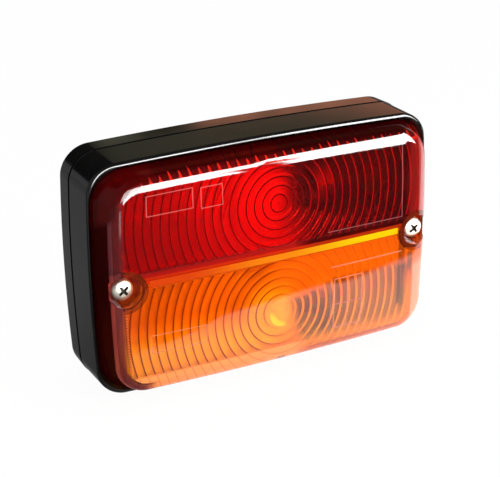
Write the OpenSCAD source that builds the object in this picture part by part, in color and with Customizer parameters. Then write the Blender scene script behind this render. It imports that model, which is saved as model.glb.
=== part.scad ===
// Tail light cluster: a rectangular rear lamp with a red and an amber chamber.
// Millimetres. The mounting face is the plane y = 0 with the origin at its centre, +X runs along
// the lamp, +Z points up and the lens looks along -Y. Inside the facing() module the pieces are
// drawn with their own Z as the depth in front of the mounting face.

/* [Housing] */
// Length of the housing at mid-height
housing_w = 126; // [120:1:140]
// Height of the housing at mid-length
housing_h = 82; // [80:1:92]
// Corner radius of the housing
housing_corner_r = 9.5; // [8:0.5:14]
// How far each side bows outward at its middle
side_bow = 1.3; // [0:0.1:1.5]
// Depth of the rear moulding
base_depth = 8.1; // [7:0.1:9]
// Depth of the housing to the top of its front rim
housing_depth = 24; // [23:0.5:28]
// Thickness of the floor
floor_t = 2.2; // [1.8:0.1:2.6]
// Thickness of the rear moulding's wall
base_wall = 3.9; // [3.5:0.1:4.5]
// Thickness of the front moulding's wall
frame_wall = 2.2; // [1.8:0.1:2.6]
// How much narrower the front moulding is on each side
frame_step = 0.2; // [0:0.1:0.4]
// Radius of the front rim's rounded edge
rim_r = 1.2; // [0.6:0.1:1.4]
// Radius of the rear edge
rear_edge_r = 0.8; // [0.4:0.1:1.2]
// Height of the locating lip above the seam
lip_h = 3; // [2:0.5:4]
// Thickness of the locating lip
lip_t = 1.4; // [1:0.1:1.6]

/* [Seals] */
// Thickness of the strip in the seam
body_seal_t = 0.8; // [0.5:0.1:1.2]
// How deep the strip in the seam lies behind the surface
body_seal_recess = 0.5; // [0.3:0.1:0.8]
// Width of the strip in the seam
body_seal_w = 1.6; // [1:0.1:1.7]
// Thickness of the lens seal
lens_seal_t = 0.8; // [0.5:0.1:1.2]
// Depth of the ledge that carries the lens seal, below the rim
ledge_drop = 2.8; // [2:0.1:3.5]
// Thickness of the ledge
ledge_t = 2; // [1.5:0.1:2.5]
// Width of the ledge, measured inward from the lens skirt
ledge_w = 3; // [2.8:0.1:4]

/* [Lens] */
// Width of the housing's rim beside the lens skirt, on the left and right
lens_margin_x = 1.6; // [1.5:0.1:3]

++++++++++

**What to produce:**
All lines from the beginning of the material above through the one with "the mounting face." need to be returned exactly; please return those and only those.

**Reply to the exercise:**
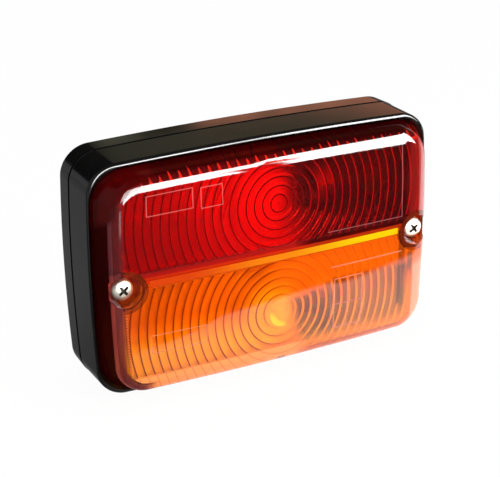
Write the OpenSCAD source that builds the object in this picture part by part, in color and with Customizer parameters. Then write the Blender scene script behind this render. It imports that model, which is saved as model.glb.
=== part.scad ===
// Tail light cluster: a rectangular rear lamp with a red and an amber chamber.
// Millimetres. The mounting face is the plane y = 0 with the origin at its centre, +X runs along
// the lamp, +Z points up and the lens looks along -Y. Inside the facing() module the pieces are
// drawn with their own Z as the depth in front of the mounting face.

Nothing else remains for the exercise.